EXERCISE TASK :: Produce the listing below again, exactly as shown.
[START OF DATA EXCERPT]
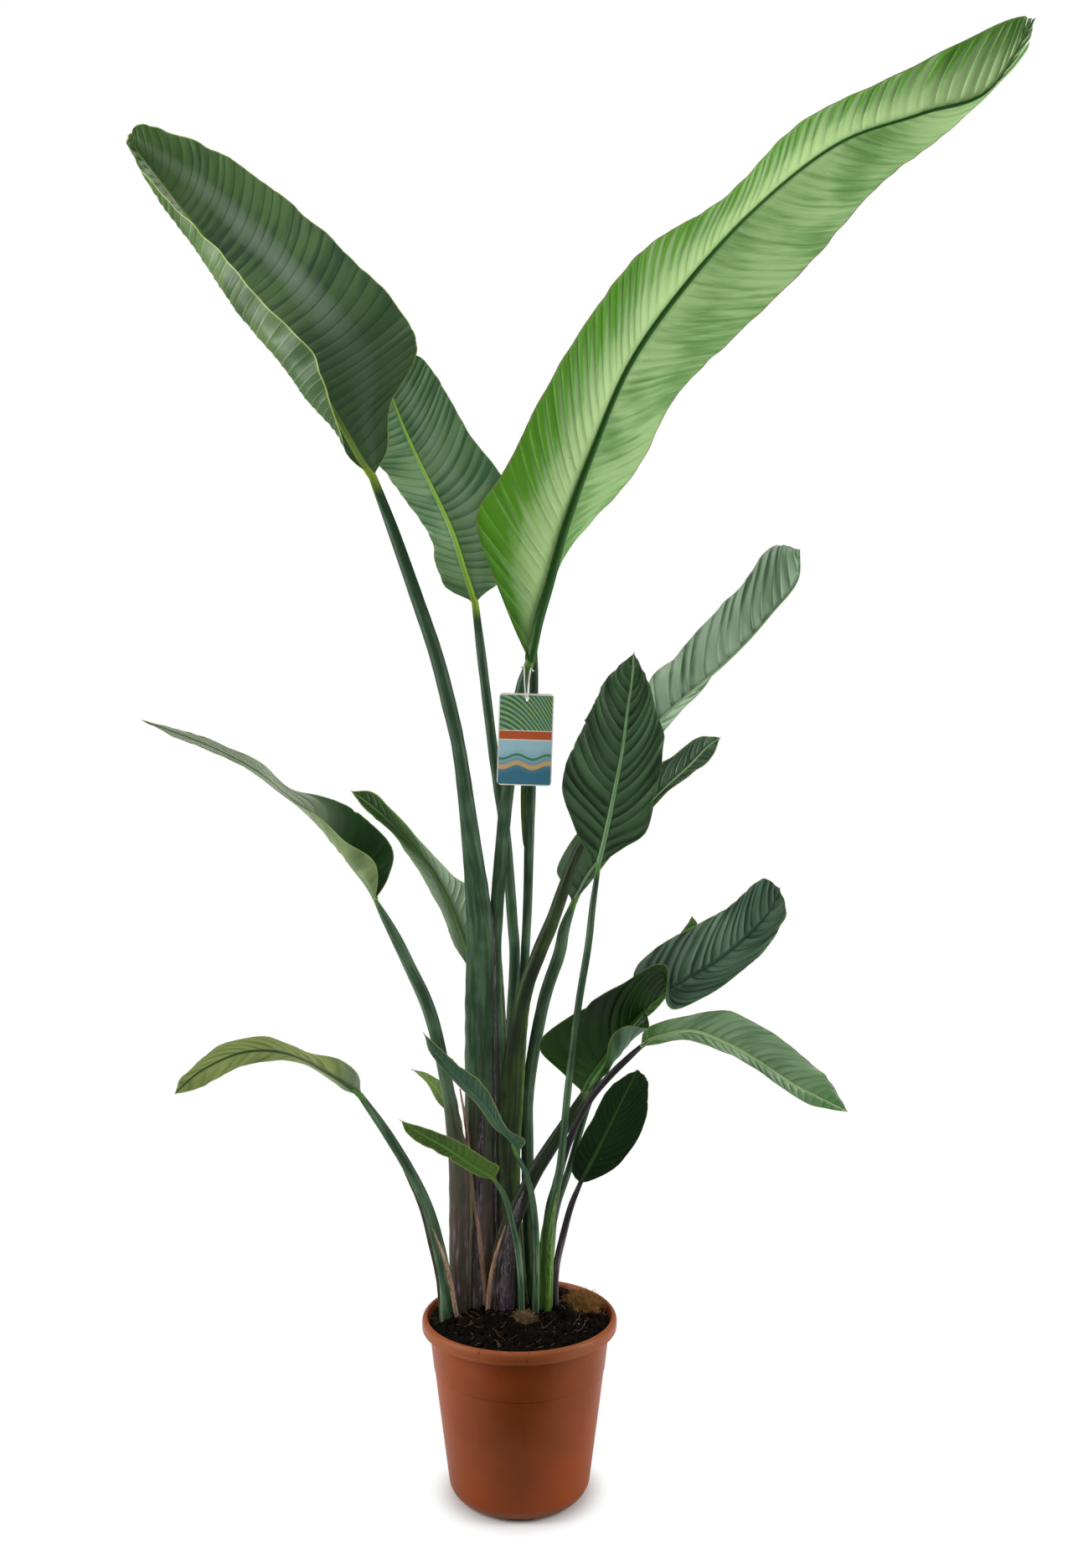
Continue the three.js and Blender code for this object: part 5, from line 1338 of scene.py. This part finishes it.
rng = np.random.default_rng(71)
crumbs = lumps(rng, spots(rng, 900, 0), rng.gamma(3, 0.75, 900) + 0.7)
bark = lumps(rng, spots(rng, 36), rng.uniform(1.5, 4, 36), (1.6, 0.7, 0.35), 0.2)
perlite = lumps(rng, spots(rng, 12), rng.uniform(0.6, 1.2, 12))
starts = spots(rng, 260)
headings = rng.normal(size=(260, 3)) * (1, 1, 0.15)
fibres = strands(rng, starts, headings, rng.uniform(8, 26, 260), 0.3, 0.35)
for litter_name, shape, material in (
        ("soil_crumbs", crumbs, CRUMB_MATERIAL), ("bark_chips", bark, BARK_MATERIAL),
        ("perlite_grains", perlite, PERLITE_MATERIAL), ("soil_fibres", fibres, FIBRE_MATERIAL)):
    ride(new_object(litter_name, *shape, 70), "peat_soil", material)

# A clump is a lumpy body with fibres round it. Its sizes are in millimetres.
MOSSES = {
    "moss_clump_right": dict(centre=(81, 18), radii=(25, 30, 9), count=1500, length=(6, 16), radius=0.3,
                             material=MOSS_MATERIAL, seed=81),
    "moss_clump_front": dict(centre=(7, -46), radii=(14, 11, 7), count=420, length=(4, 12), radius=0.35,
                             material=ROOT_MATERIAL, seed=83),
}
for moss_name, moss in MOSSES.items():
    rng = np.random.default_rng(moss["seed"])
    x, y = np.array(moss["centre"]) * MM
    middle = np.array([x, y, soil_height(x, y)])
    round_body = ball(30, 48)
    bx, by, bz = (round_body[..., k] for k in range(3))
    lumpy = 0.88 + 0.1 * bumps(rng, bx + 0.7 * bz, by, (0.35, 1.1))
    radii = np.array(moss["radii"]) * MM
    body = loft(middle + round_body * radii * lumpy[..., None])
    outs = unit(rng.normal(size=(moss["count"], 3)))
    outs[:, 2] = np.abs(outs[:, 2])
    starts = middle + outs * radii * 0.8
    headings = outs * (0.7, 0.7, 0.5) + rng.normal(size=outs.shape) * 0.5
    lengths = rng.uniform(*moss["length"], moss["count"])
    tufts = strands(rng, starts, headings, lengths, moss["radius"], 0.9, 5, 4)
    clump = new_object(moss_name + "_tuft", *merged([body, tufts]), 70)
    ride(clump, "moss", moss["material"], moss_name)


# ---- studio ----

AMBIENT = 0.3  # how bright the white room is to everything but the camera
FLOOR_LEVEL = -0.4 * MM
FLOOR_RINGS = (0.01, 0.5, 1, 2, 4, 8, 14)
SHADOW_FADE = (0.078, 0.118)  # how far from the pot's middle the floor turns plain white
FLAG_HALF_WIDTH, FLAG_HEIGHT, FLAG_PLACE = 0.2, 0.2, -0.27  # the dark card, and where it is along Y
AIM = Vector((0, 0, 0.95))  # where the lamps point
LAMPS = {  # place, size and power
    "softbox_left": ((-2.4, -0.5, 1.6), (0.7, 2.2), 58),
    "softbox_right": ((2.4, -0.3, 1.4), (0.6, 2.2), 46),
    "softbox_top": ((0, 0.4, 3.4), (1.6, 1.6), 36),
    "softbox_front": ((-0.9, -3.2, 2.8), (1.4, 1.4), 4),
}


def stage(name, points, quads):
    """A piece of the studio with a new material, and the net of that material."""
    made = new_object(name, points, quads)
    material, net = new_material(name)
    made.data.materials.append(material)
    return made, net


def studio():
    """A white floor and room, a dark card and four lamps."""
    angle = circle(96)
    r = np.array(FLOOR_RINGS)[:, None]
    grid = np.stack([r * np.cos(angle), r * np.sin(angle), 0 * r * angle + FLOOR_LEVEL], -1)
    index = np.arange(len(r) * len(angle)).reshape(len(r), -1)
    turned_index = np.roll(index, -1, axis=1)
    quads = np.stack([index[:-1], index[1:], turned_index[1:], turned_index[:-1]], -1).reshape(-1, 4)
    _, net = stage("studio_floor", grid.reshape(-1, 3), quads)
    tint = net.mix(net.noise(net.place(), 0.6), rgb("f4f3f1"), rgb("f7f6f4"))
    paper = net.signal("BsdfDiffuse", {"Color": tint})
    white = net.signal("Emission", {"Color": (1, 1, 1, 1), "Strength": 1.0})
    seen = net.signal("LightPath", output="Is Camera Ray")
    distance = net.signal("VectorMath", {0: net.place()}, "Value", operation="LENGTH")
    net.send(net.signal("MixShader", {0: distance.ramp(*SHADOW_FADE) * seen, 1: paper, 2: white}))

    # A dark card in front of the pot, out of the camera's sight, that keeps light off the pot's front.
    left, right = -FLAG_HALF_WIDTH, FLAG_HALF_WIDTH
    corners = [(left, 0), (right, 0), (right, FLAG_HEIGHT), (left, FLAG_HEIGHT)]
    card = np.array([(x, FLAG_PLACE, z) for x, z in corners])
    flag, net = stage("studio_flag", card, np.array([[0, 1, 2, 3]]))
    weave = net.mix(net.noise(net.place(), 900.0), rgb("050505"), rgb("0c0c0c"))
    net.send(net.signal("BsdfDiffuse", {"Color": weave}))
    flag.visible_camera = False

    world = bpy.data.worlds.new("studio")
    world.use_nodes = True
    world.node_tree.nodes.clear()
    net = Net(world.node_tree)
    backdrop, ambient = (net.signal("Background", {"Color": (1, 1, 1, 1), "Strength": strength})
                         for strength in (1.0, AMBIENT))
    seen = net.signal("LightPath", output="Is Camera Ray")
    net.send(net.signal("MixShader", {0: seen, 1: ambient, 2: backdrop}), "OutputWorld")
    bpy.context.scene.world = world
    for lamp_name, (place, size, power) in LAMPS.items():
        light = bpy.data.lights.new(lamp_name, "AREA")
        light.shape = "RECTANGLE"
        light.size, light.size_y = size
        light.energy = power
        lamp = bpy.data.objects.new(lamp_name, light)
        lamp.location = place
        lamp.rotation_euler = (AIM - Vector(place)).to_track_quat("-Z", "Y").to_euler()
        lamp.visible_camera = False
        bpy.context.scene.collection.objects.link(lamp)
    bpy.context.scene.view_settings.view_transform = "Standard"


studio()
[END OF DATA EXCERPT]
TASK SOLUTION ::
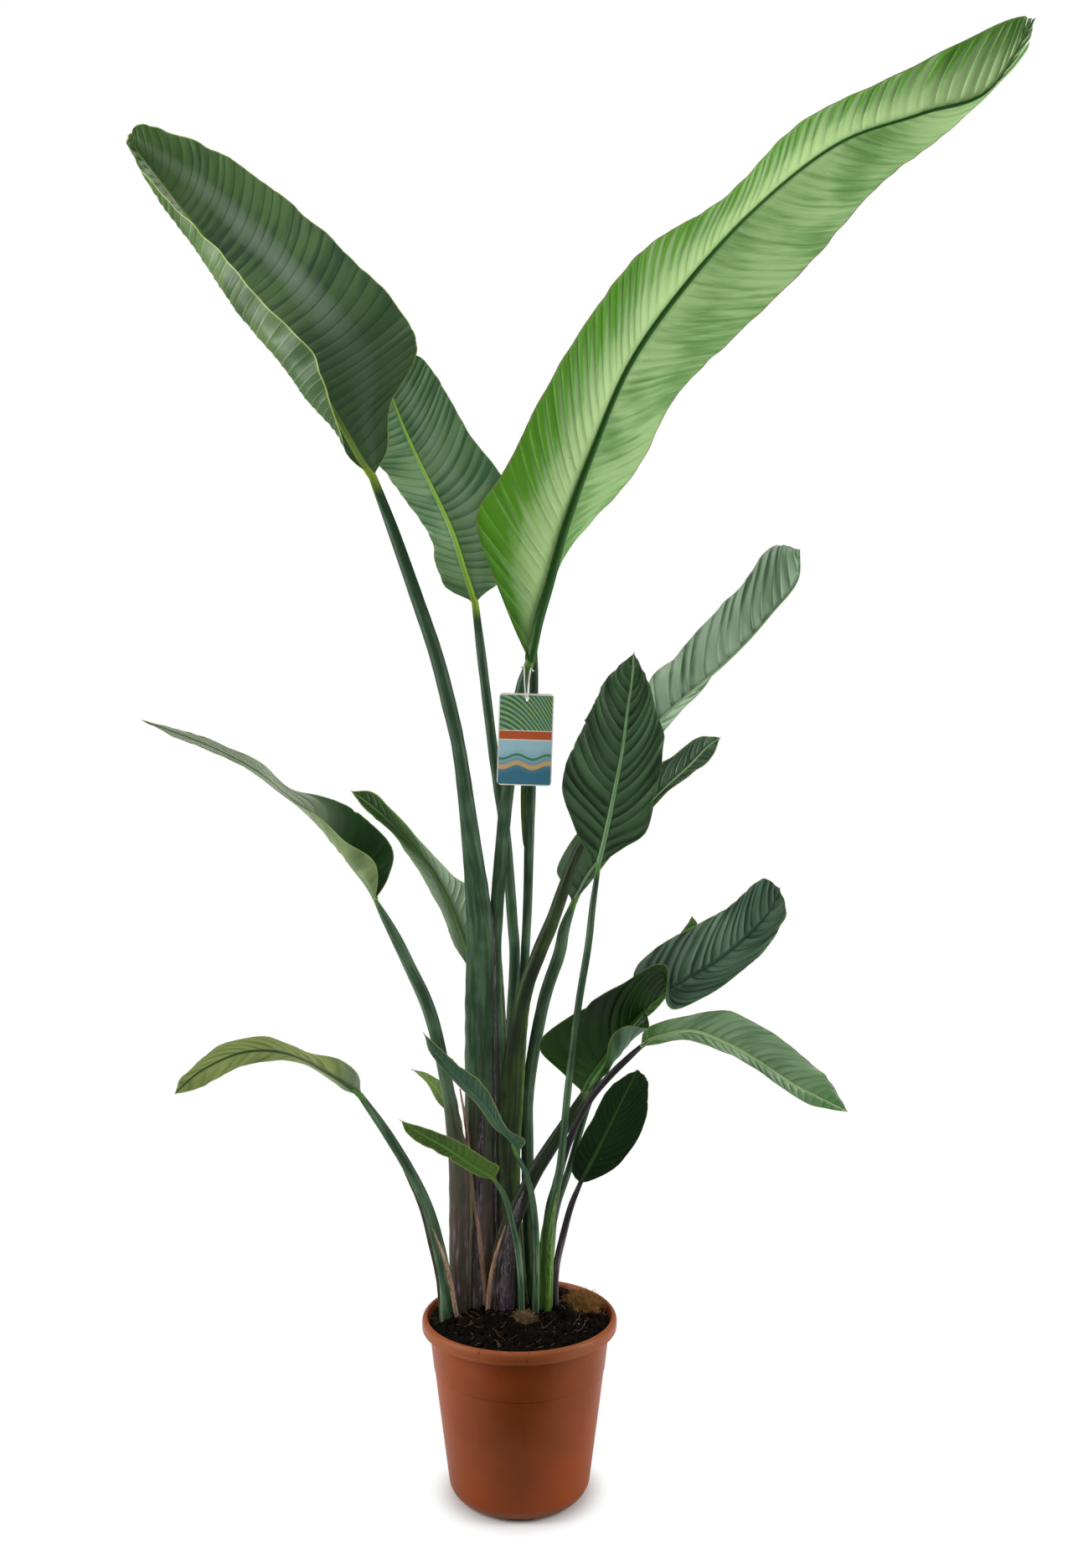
Continue the three.js and Blender code for this object: part 5, from line 1338 of scene.py. This part finishes it.
rng = np.random.default_rng(71)
crumbs = lumps(rng, spots(rng, 900, 0), rng.gamma(3, 0.75, 900) + 0.7)
bark = lumps(rng, spots(rng, 36), rng.uniform(1.5, 4, 36), (1.6, 0.7, 0.35), 0.2)
perlite = lumps(rng, spots(rng, 12), rng.uniform(0.6, 1.2, 12))
starts = spots(rng, 260)
headings = rng.normal(size=(260, 3)) * (1, 1, 0.15)
fibres = strands(rng, starts, headings, rng.uniform(8, 26, 260), 0.3, 0.35)
for litter_name, shape, material in (
        ("soil_crumbs", crumbs, CRUMB_MATERIAL), ("bark_chips", bark, BARK_MATERIAL),
        ("perlite_grains", perlite, PERLITE_MATERIAL), ("soil_fibres", fibres, FIBRE_MATERIAL)):
    ride(new_object(litter_name, *shape, 70), "peat_soil", material)

# A clump is a lumpy body with fibres round it. Its sizes are in millimetres.
MOSSES = {
    "moss_clump_right": dict(centre=(81, 18), radii=(25, 30, 9), count=1500, length=(6, 16), radius=0.3,
                             material=MOSS_MATERIAL, seed=81),
    "moss_clump_front": dict(centre=(7, -46), radii=(14, 11, 7), count=420, length=(4, 12), radius=0.35,
                             material=ROOT_MATERIAL, seed=83),
}
for moss_name, moss in MOSSES.items():
    rng = np.random.default_rng(moss["seed"])
    x, y = np.array(moss["centre"]) * MM
    middle = np.array([x, y, soil_height(x, y)])
    round_body = ball(30, 48)
    bx, by, bz = (round_body[..., k] for k in range(3))
    lumpy = 0.88 + 0.1 * bumps(rng, bx + 0.7 * bz, by, (0.35, 1.1))
    radii = np.array(moss["radii"]) * MM
    body = loft(middle + round_body * radii * lumpy[..., None])
    outs = unit(rng.normal(size=(moss["count"], 3)))
    outs[:, 2] = np.abs(outs[:, 2])
    starts = middle + outs * radii * 0.8
    headings = outs * (0.7, 0.7, 0.5) + rng.normal(size=outs.shape) * 0.5
    lengths = rng.uniform(*moss["length"], moss["count"])
    tufts = strands(rng, starts, headings, lengths, moss["radius"], 0.9, 5, 4)
    clump = new_object(moss_name + "_tuft", *merged([body, tufts]), 70)
    ride(clump, "moss", moss["material"], moss_name)


# ---- studio ----

AMBIENT = 0.3  # how bright the white room is to everything but the camera
FLOOR_LEVEL = -0.4 * MM
FLOOR_RINGS = (0.01, 0.5, 1, 2, 4, 8, 14)
SHADOW_FADE = (0.078, 0.118)  # how far from the pot's middle the floor turns plain white
FLAG_HALF_WIDTH, FLAG_HEIGHT, FLAG_PLACE = 0.2, 0.2, -0.27  # the dark card, and where it is along Y
AIM = Vector((0, 0, 0.95))  # where the lamps point
LAMPS = {  # place, size and power
    "softbox_left": ((-2.4, -0.5, 1.6), (0.7, 2.2), 58),
    "softbox_right": ((2.4, -0.3, 1.4), (0.6, 2.2), 46),
    "softbox_top": ((0, 0.4, 3.4), (1.6, 1.6), 36),
    "softbox_front": ((-0.9, -3.2, 2.8), (1.4, 1.4), 4),
}


def stage(name, points, quads):
    """A piece of the studio with a new material, and the net of that material."""
    made = new_object(name, points, quads)
    material, net = new_material(name)
    made.data.materials.append(material)
    return made, net


def studio():
    """A white floor and room, a dark card and four lamps."""
    angle = circle(96)
    r = np.array(FLOOR_RINGS)[:, None]
    grid = np.stack([r * np.cos(angle), r * np.sin(angle), 0 * r * angle + FLOOR_LEVEL], -1)
    index = np.arange(len(r) * len(angle)).reshape(len(r), -1)
    turned_index = np.roll(index, -1, axis=1)
    quads = np.stack([index[:-1], index[1:], turned_index[1:], turned_index[:-1]], -1).reshape(-1, 4)
    _, net = stage("studio_floor", grid.reshape(-1, 3), quads)
    tint = net.mix(net.noise(net.place(), 0.6), rgb("f4f3f1"), rgb("f7f6f4"))
    paper = net.signal("BsdfDiffuse", {"Color": tint})
    white = net.signal("Emission", {"Color": (1, 1, 1, 1), "Strength": 1.0})
    seen = net.signal("LightPath", output="Is Camera Ray")
    distance = net.signal("VectorMath", {0: net.place()}, "Value", operation="LENGTH")
    net.send(net.signal("MixShader", {0: distance.ramp(*SHADOW_FADE) * seen, 1: paper, 2: white}))

    # A dark card in front of the pot, out of the camera's sight, that keeps light off the pot's front.
    left, right = -FLAG_HALF_WIDTH, FLAG_HALF_WIDTH
    corners = [(left, 0), (right, 0), (right, FLAG_HEIGHT), (left, FLAG_HEIGHT)]
    card = np.array([(x, FLAG_PLACE, z) for x, z in corners])
    flag, net = stage("studio_flag", card, np.array([[0, 1, 2, 3]]))
    weave = net.mix(net.noise(net.place(), 900.0), rgb("050505"), rgb("0c0c0c"))
    net.send(net.signal("BsdfDiffuse", {"Color": weave}))
    flag.visible_camera = False

    world = bpy.data.worlds.new("studio")
    world.use_nodes = True
    world.node_tree.nodes.clear()
    net = Net(world.node_tree)
    backdrop, ambient = (net.signal("Background", {"Color": (1, 1, 1, 1), "Strength": strength})
                         for strength in (1.0, AMBIENT))
    seen = net.signal("LightPath", output="Is Camera Ray")
    net.send(net.signal("MixShader", {0: seen, 1: ambient, 2: backdrop}), "OutputWorld")
    bpy.context.scene.world = world
    for lamp_name, (place, size, power) in LAMPS.items():
        light = bpy.data.lights.new(lamp_name, "AREA")
        light.shape = "RECTANGLE"
        light.size, light.size_y = size
        light.energy = power
        lamp = bpy.data.objects.new(lamp_name, light)
        lamp.location = place
        lamp.rotation_euler = (AIM - Vector(place)).to_track_quat("-Z", "Y").to_euler()
        lamp.visible_camera = False
        bpy.context.scene.collection.objects.link(lamp)
    bpy.context.scene.view_settings.view_transform = "Standard"


studio()